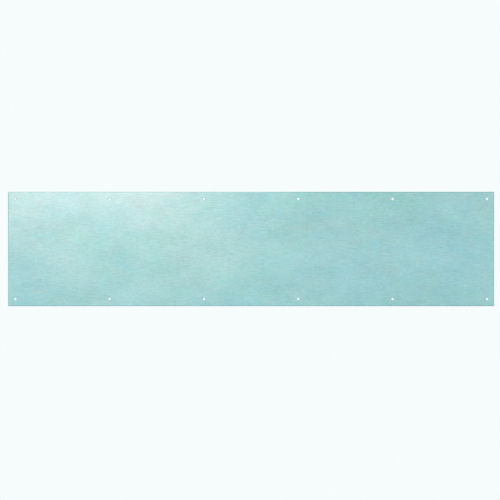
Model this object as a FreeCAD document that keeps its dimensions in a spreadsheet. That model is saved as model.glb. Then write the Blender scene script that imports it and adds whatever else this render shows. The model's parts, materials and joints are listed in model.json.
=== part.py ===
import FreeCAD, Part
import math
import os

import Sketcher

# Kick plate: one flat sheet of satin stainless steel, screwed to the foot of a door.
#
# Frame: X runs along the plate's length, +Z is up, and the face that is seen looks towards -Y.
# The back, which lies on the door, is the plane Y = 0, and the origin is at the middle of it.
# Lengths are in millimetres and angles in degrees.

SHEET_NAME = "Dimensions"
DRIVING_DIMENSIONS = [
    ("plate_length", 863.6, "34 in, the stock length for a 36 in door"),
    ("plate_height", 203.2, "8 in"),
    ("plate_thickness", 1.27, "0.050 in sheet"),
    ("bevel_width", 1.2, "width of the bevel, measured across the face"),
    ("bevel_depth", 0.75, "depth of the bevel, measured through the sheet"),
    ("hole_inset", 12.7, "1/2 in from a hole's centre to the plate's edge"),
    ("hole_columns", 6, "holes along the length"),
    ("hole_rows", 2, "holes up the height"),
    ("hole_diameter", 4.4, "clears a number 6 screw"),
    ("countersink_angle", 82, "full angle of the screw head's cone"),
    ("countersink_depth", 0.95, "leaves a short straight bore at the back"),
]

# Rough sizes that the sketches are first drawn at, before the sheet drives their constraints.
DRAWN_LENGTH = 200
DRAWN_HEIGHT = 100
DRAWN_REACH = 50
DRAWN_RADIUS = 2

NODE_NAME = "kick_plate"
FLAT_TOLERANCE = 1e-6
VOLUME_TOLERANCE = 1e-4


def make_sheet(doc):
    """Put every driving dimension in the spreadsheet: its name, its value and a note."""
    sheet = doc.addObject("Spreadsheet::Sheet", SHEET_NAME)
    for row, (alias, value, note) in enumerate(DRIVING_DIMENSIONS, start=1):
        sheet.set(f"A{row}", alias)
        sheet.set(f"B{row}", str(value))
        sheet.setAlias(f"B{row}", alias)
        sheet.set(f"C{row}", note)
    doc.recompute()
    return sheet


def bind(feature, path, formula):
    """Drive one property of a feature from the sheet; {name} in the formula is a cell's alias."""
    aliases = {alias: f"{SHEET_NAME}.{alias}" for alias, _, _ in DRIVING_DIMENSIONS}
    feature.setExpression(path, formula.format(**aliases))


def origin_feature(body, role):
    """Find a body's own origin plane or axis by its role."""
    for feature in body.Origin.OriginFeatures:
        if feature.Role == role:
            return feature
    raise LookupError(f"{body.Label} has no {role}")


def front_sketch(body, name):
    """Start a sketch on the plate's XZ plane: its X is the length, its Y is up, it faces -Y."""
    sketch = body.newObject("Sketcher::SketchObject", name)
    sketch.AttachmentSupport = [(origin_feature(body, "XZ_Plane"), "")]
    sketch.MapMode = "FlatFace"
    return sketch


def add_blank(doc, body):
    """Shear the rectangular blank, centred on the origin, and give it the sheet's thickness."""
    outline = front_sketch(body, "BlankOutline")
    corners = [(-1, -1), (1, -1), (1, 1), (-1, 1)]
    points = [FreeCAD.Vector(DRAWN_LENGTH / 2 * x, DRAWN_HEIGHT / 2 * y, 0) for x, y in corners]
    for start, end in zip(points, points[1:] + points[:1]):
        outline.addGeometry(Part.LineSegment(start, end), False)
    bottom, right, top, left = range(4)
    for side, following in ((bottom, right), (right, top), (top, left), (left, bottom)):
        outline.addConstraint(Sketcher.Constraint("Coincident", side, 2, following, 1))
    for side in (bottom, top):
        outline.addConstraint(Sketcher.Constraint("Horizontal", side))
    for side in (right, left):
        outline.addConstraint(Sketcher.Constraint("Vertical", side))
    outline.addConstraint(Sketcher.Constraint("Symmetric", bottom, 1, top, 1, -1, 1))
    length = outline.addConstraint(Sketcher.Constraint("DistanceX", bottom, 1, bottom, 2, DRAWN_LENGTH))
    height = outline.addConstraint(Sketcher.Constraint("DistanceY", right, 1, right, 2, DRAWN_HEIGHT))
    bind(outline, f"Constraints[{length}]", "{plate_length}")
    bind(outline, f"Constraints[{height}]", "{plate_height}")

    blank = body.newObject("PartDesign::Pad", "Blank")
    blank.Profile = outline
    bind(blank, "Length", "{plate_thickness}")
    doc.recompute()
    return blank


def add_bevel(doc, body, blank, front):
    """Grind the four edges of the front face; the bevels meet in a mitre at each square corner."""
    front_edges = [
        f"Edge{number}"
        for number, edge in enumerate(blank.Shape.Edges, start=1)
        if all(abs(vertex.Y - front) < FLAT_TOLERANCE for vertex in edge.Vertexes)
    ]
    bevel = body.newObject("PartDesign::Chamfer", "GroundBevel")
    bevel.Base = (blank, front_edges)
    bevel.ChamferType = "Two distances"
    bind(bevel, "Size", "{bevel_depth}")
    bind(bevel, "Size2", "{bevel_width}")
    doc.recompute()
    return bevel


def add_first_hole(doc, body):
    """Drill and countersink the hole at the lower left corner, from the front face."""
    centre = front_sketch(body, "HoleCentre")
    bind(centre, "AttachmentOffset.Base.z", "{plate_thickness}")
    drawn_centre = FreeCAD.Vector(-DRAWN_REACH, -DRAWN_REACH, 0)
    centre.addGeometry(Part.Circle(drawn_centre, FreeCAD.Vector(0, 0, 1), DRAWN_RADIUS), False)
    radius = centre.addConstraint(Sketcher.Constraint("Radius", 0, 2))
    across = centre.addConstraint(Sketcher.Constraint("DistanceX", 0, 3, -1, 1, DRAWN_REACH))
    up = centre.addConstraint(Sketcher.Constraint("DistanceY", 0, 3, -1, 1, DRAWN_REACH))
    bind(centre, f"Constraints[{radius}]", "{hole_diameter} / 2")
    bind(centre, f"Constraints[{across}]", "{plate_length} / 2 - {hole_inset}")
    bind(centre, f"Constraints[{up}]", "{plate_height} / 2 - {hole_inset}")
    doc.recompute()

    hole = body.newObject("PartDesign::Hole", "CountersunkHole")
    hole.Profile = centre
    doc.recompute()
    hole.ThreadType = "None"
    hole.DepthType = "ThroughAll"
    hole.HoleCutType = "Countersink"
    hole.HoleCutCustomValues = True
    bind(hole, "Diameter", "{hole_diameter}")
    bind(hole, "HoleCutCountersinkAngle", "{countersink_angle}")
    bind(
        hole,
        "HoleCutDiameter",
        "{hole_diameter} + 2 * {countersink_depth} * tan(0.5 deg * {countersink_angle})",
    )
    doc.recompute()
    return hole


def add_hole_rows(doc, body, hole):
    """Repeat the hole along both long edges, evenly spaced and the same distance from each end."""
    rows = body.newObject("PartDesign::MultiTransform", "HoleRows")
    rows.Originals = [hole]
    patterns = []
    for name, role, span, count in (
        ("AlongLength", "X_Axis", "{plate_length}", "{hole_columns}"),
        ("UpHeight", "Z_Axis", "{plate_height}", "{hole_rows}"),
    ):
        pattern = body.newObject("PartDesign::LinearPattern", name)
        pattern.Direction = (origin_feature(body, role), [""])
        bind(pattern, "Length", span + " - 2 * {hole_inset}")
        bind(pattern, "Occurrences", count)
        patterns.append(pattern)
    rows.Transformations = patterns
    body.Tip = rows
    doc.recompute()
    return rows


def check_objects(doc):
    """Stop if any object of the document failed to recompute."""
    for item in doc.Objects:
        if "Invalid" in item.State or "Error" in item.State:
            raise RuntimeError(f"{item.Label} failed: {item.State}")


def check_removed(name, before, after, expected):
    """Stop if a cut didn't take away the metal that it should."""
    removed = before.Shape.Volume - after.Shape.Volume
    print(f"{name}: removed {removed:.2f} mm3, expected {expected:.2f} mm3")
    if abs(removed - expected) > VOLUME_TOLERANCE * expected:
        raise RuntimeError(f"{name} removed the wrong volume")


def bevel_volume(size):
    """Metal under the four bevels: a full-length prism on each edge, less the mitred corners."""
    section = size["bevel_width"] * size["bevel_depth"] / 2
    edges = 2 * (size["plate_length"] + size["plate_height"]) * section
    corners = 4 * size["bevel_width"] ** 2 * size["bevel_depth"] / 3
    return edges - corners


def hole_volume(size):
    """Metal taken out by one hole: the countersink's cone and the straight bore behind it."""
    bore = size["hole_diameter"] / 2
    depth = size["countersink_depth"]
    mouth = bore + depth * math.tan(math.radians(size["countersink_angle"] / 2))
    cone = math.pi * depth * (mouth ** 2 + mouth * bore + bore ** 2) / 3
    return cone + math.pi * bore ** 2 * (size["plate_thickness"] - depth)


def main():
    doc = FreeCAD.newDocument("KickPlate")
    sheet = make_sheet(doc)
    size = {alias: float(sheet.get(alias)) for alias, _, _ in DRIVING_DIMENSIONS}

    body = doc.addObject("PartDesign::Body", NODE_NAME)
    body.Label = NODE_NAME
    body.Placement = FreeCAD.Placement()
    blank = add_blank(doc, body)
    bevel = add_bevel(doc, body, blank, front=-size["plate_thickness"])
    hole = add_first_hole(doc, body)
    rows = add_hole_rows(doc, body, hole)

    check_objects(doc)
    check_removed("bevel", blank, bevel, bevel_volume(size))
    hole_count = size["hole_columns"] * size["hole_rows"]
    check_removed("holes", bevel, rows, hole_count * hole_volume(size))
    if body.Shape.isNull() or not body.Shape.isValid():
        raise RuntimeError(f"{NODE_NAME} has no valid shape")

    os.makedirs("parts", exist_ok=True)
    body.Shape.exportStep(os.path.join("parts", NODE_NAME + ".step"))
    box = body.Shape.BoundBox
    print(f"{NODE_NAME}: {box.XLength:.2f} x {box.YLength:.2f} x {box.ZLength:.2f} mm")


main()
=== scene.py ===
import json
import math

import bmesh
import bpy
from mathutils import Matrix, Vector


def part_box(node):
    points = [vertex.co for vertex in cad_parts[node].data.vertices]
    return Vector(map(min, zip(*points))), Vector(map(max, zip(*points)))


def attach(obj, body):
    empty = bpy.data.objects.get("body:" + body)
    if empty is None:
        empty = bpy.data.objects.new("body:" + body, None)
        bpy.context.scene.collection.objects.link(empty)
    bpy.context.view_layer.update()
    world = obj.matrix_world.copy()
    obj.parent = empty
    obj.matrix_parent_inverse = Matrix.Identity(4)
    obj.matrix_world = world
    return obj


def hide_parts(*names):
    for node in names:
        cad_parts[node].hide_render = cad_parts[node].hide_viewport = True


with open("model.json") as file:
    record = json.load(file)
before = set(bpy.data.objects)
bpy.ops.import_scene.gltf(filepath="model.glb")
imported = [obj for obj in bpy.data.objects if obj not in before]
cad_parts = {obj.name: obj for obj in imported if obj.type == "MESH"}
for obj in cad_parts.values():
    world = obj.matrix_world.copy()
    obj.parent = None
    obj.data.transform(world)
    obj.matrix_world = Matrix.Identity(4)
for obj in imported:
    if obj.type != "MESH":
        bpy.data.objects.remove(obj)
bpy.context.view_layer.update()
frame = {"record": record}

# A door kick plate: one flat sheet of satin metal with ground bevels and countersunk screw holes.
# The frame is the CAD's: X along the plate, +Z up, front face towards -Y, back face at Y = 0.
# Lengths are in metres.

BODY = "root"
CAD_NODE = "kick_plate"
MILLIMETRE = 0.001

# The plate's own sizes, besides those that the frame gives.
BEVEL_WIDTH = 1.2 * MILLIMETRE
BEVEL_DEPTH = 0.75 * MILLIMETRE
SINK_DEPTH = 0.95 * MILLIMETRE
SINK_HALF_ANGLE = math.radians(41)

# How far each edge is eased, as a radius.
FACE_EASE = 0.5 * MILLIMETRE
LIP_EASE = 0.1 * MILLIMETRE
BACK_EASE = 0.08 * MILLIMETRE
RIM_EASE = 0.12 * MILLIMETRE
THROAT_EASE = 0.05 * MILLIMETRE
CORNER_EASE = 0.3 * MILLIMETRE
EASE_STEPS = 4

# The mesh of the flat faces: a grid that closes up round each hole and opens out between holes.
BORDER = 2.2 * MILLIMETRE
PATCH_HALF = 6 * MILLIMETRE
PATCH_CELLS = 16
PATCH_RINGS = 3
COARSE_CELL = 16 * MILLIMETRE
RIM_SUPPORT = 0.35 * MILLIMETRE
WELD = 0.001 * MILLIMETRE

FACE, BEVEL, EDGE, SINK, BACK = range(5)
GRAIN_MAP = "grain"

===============

### Short task:
Print from the first line through the line that contains "import Sketcher", please, including both, and leave out every line outside that stretch.

### The output:
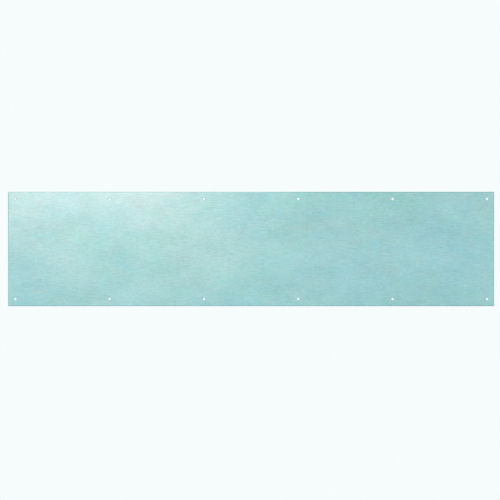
Model this object as a FreeCAD document that keeps its dimensions in a spreadsheet. That model is saved as model.glb. Then write the Blender scene script that imports it and adds whatever else this render shows. The model's parts, materials and joints are listed in model.json.
=== part.py ===
import FreeCAD, Part
import math
import os

import Sketcher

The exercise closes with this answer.